The minor detour of Lake Sevan, I thought, would surely beat the dreary flatlands that I’d crossed after leaving Yerevan on the direct route to Iran during my first attempt to leave Armenia by bicycle, which now seemed so long ago. And Tenny and I pedalled in first gear up the long and gradual incline which linked the capital city with the popular summertime destination of Lake Sevan, as well as its wintertime counterpart Tsaghkadzor, the alpine ‘Valley of Flowers’. Familiar to both of us, Lake Sevan would be a natural milestone, a place of quiet, natural beauty. The holiday season had recently finished and the beaches and campgrounds would now be empty. Then, a couple of days of easy riding to the south end of the lake would be ample warm-up for the far greater challenges that would await us when we rejoined the mountain road to Iran. But there would be plenty of climbs on the road to Lake Sevan, too.

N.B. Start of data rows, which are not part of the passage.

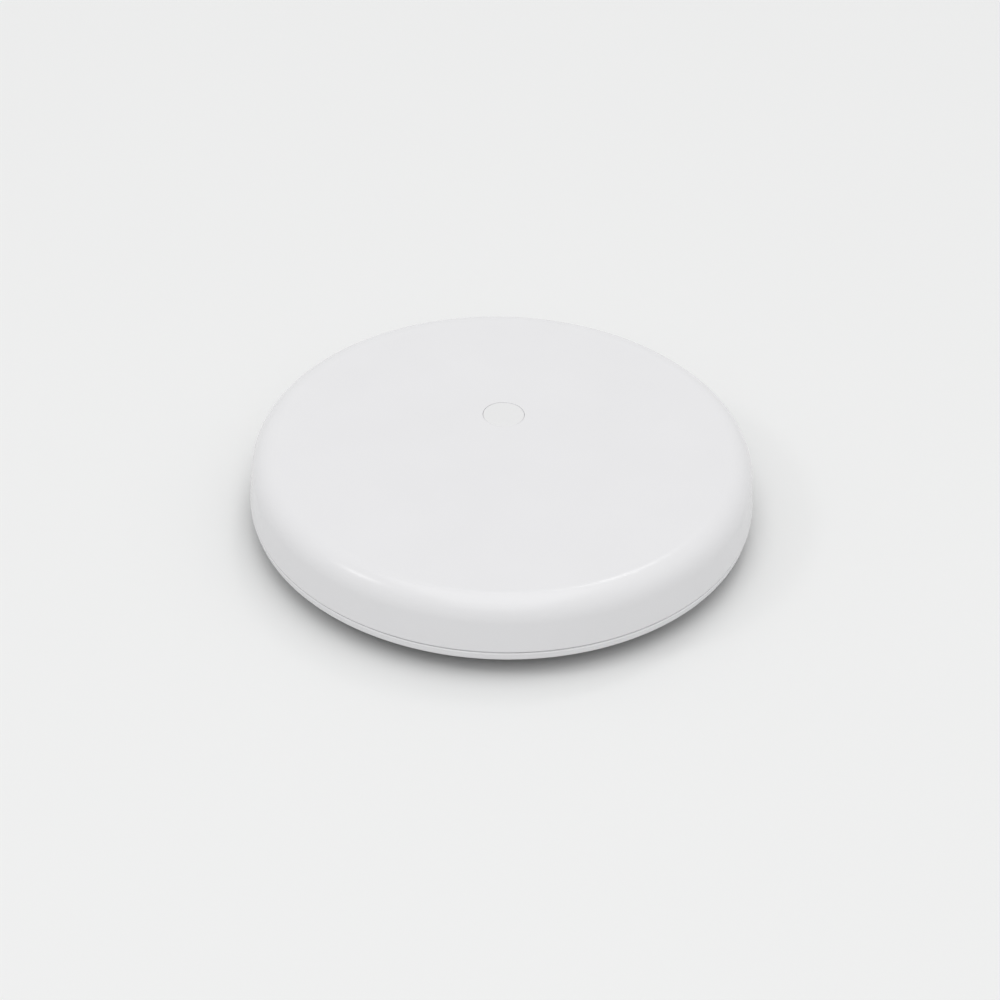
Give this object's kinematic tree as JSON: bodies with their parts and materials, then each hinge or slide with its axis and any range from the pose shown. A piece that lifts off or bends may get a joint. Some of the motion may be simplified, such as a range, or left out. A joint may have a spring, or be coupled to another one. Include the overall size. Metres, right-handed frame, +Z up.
{
  "type": "water leak sensor",
  "caption": "Low round white puck that lies on a floor, with steel studs under it that sense water, a flush test button on top and a battery door below.",
  "frame": {"origin": "on the floor under the middle of the sensor", "axes": "+Z up; -Y is the side that faces the viewer of the picture, +X is to the right"},
  "size_m": [0.076, 0.076, 0.0131],
  "materials": {
    "cover_plastic": "satin, fine moulded texture",
    "base_plastic": "satin, fine moulded texture",
    "button_plastic": "satin, milky",
    "seal_rubber": "matte",
    "stud_steel": "turned",
    "cell_steel": "rolled, fine grain",
    "shield_tin": "tinned",
    "contact_bronze": "plated",
    "board_laminate": "lacquered",
    "chip_resin": "matte",
    "ceramic": "fired",
    "led_resin": "clear resin"
  },
  "bodies": {
    "housing": {"top_cover": "cover_plastic", "base_shell": "base_plastic", "housing_gasket": "seal_rubber", "probe_front": "stud_steel", "probe_rear_right": "stud_steel", "probe_rear_left": "stud_steel", "probe_nuts": "stud_steel", "circuit_board": "board_laminate", "radio_shield": "shield_tin", "radio_chip": "chip_resin", "chip_antenna": "ceramic", "clock_crystal": "shield_tin", "detector_chip": "chip_resin", "capacitors": "ceramic", "resistors": "chip_resin", "tactile_switch": "chip_resin", "status_led": "led_resin", "negative_contact": "contact_bronze", "positive_contact": "contact_bronze"},
    "button": {"test_button": "button_plastic"},
    "plunger": {"switch_plunger": "button_plastic"},
    "cell": {"coin_cell": "cell_steel"},
    "door": {"battery_door": "base_plastic", "door_seal": "seal_rubber"}
  },
  "joints": [
    {"name": "button_press", "type": "slide", "parent": "housing", "child": "button", "axis": [0, 0, -1], "range_m": [0, 0.0003], "stiffness_N_per_m": 800, "springref_m": -0.0005},
    {"name": "plunger_press", "type": "slide", "parent": "housing", "child": "plunger", "axis": [0, 0, -1], "range_m": [0, 0.0003]},
    {"name": "cell_drop", "type": "slide", "parent": "housing", "child": "cell", "axis": [0, 0, -1], "range_m": [0, 0.0091]},
    {"name": "door_turn", "type": "hinge", "parent": "cell", "child": "door", "pos_m": [0, 0, 0], "axis": [0, 0, -1], "range_deg": [0, 225]}
  ],
  "couplings": [
    {"joint": "plunger_press", "follows": "button_press", "ratio": 1},
    {"joint": "cell_drop", "follows": "door_turn", "m_per_rad": 0.0022918}
  ]
}
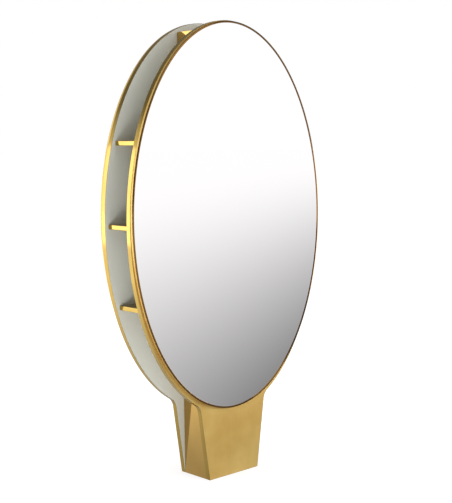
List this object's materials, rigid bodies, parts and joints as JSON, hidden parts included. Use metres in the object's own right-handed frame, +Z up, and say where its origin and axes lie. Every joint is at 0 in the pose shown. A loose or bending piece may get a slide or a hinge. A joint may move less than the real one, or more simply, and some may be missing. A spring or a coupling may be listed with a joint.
{
  "type": "double sided salon styling station",
  "caption": "Free-standing styling station: two bulb-shaped gold panels back to back on a narrow foot, an oval mirror on each outer face and open shelves between them.",
  "frame": {"origin": "on the floor, under the middle of the station", "axes": "+Z up, -Y out of the front mirror, +X to the right of someone who looks at the front mirror"},
  "size_m": [1, 0.196, 1.793],
  "materials": {
    "board": "raw medium density board",
    "pale_laminate": "pale grey-green laminate, satin",
    "satin_gold": "satin brass sheet",
    "polished_gold_band": "polished brass strip",
    "polished_gold": "mirror polished brass sheet",
    "polished_gold_shelf": "polished brass sheet",
    "backing_board": "thin hardboard",
    "mirror": "silvered glass",
    "bronze": "dark bronzed brass",
    "zinc_steel": "zinc plated steel",
    "frame_steel": "black powder coated steel tube",
    "beech": "plain beech"
  },
  "bodies": {
    "root": {"cross_rail_1": "frame_steel", "cross_rail_2": "frame_steel", "cross_rail_3": "frame_steel", "cross_rail_4": "frame_steel", "floor_plate": "zinc_steel", "front_edge_band": "polished_gold_band", "front_mirror_backing": "backing_board", "front_mirror_glass": "mirror", "front_mirror_rim": "bronze", "front_panel_bolts": "zinc_steel", "front_panel_core": "board", "front_panel_face": "satin_gold", "front_panel_lining": "pale_laminate", "front_weld_nuts": "zinc_steel", "left_floor_spigot": "zinc_steel", "left_post": "frame_steel", "left_shelf_board_high": "board", "left_shelf_board_low": "board", "left_shelf_board_middle": "board", "left_shelf_dowels": "beech", "left_shelf_wrap_high": "polished_gold_shelf", "left_shelf_wrap_low": "polished_gold_shelf", "left_shelf_wrap_middle": "polished_gold_shelf", "left_spine_cladding": "polished_gold", "rear_edge_band": "polished_gold_band", "rear_mirror_backing": "backing_board", "rear_mirror_glass": "mirror", "rear_mirror_rim": "bronze", "rear_panel_bolts": "zinc_steel", "rear_panel_core": "board", "rear_panel_face": "satin_gold", "rear_panel_lining": "pale_laminate", "rear_weld_nuts": "zinc_steel", "right_floor_spigot": "zinc_steel", "right_post": "frame_steel", "right_shelf_board_high": "board", "right_shelf_board_low": "board", "right_shelf_board_middle": "board", "right_shelf_dowels": "beech", "right_shelf_wrap_high": "polished_gold_shelf", "right_shelf_wrap_low": "polished_gold_shelf", "right_shelf_wrap_middle": "polished_gold_shelf", "right_spine_cladding": "polished_gold", "spine_cap": "polished_gold"}
  },
  "joints": []
}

The first real hills I’d encountered on a fully loaded bike had been in eastern France, riding south towards Lake Geneva and the Alps, the ridges of the Jura emerging high above the farmlands of Alsace-Lorraine. Taking steep back-roads through the increasingly alpine landscape, I’d attacked those hills head on, pumping at the pedals in a rhythmic frenzy, sweat drenching my face and torso, my gasping and panting drowned out by the heavy soundtrack in my headphones. An onlooker would have observed a spectacularly pointless waste of energy by an angry and slightly masochistic young man. And such an assessment would have been accurate.

I’d since learnt that hills were the reason that gears were invented. The main function of gears on a bike is to keep the rider’s level of exertion more or less continuous on a route encompassing a variety of gradients. There had been no reason to push myself until my vision swam and I felt physically sick – except to appease my bloody-mindedness and my testosterone-fuelled need to prove my own strength. I could have pottered up those hills with ease if I’d wished, though it’d have taken a little longer. I had obviously learnt some patience since those days, since I now found myself ambling along at a couple of miles per hour. And a good thing too, or Tenny would have found herself alone within the first few minutes of the climb.

It refused to end, that climb, each bend revealing another, each hint of a summit proving false, time after time after time. Traffic flew blindly past, drivers fixated on the asphalt runway before them, their vehicles screaming, gobbling the trail of chippings set in hard black tar. We stopped after an hour of unbearably slow progress up the incline, collapsing beneath gaudily painted metal parasols on the roadside. Yerevan still lay beneath us, wrapped in her cloak of smog, still so frustratingly near. It seemed that we hadn’t even made a dent in the distance. And now would come more switchbacks, more endless bends that hugged the hillsides, landslide barriers erected to prevent nature from retaking the earth that had been blasted away to make way for this purgatorial road.

Tenny pedalled on, pulling in front of me with what I thought was impressive determination. I resumed my routine of empty-headed spinning, my thoughts straying far from the gruelling task at hand. I had little concept of how long we’d been pedalling for when Tenny suddenly stopped, and I pulled over to the barrier where she’d dismounted. The shoulder was strewn with litter, blown-out tyres, discarded snack-food packaging and loose gravel and glass, with the midday sun beating down through a hazy sky and the dark surface seeming to radiate the same heat back up from beneath my feet. Tin boxes on wheels continued to belt past us towards a place I could now barely envisage.

Leaning my bike against the barrier, I walked over to Tenny, who was struggling to rest her bike upright. The front wheel kept swinging sideways, wheeling itself back into the road under force of gravity. A small basket of apples sat on an upturned plastic crate, with a scrawl of Armenian script on a torn-off cardboard box flap sticking up behind the little pile of fruit. Down the bank from the highway was a small orchard, where an old man had spotted her. Now he invited us to climb the barrier and sit in the shade under his apple trees. Yes – a break right now would be just the ticket.

We sat down on a gentle slope under a tree, feeling the welcoming softness of the thick grass and the delightful respite from the sun’s rays in this shady spot, hidden from view below the road’s edge. The man and his wife brought us two little cups of strong black coffee as the muffled din of passing trucks continued. Then Tenny buried her face in her hands and softly began to cry.

And I saw before me a girl completely out of her depth, trapped between a fading romantic hallucination and the awful realisation that this life would be nothing like she’d imagined. I saw a girl who had been waiting half a year for an experience that had so far turned out to be utter hell from the word go, and showed no sign of becoming anything else. And I saw myself in her; the force of my idealistic dreams changing the course of her life to match mine, and I realised my idiocy with a horrible clarity: I would never truly share my dream with anyone. I would always be alone – alone in this desire to wander in pursuit of something I still didn’t understand.

And I reached over to Tenny, to the girl who had walked out of her front door, handed back the keys, and dragged her own body-weight in machinery and luggage up the most revolting highway I’d ever ridden because I’d blithely told her it would be the adventure of a lifetime, without a moment’s thought for the realities of life on the road. I touched her on the shoulder. Put the palm of my hand on her back, against her pretty blue and white checked shirt. Felt the heat of her tired body, the weak shudder of uncontained tears.

There was no response. I withdrew my hand. And I sat back on the grass, helpless, looking up at the edge of the endless road.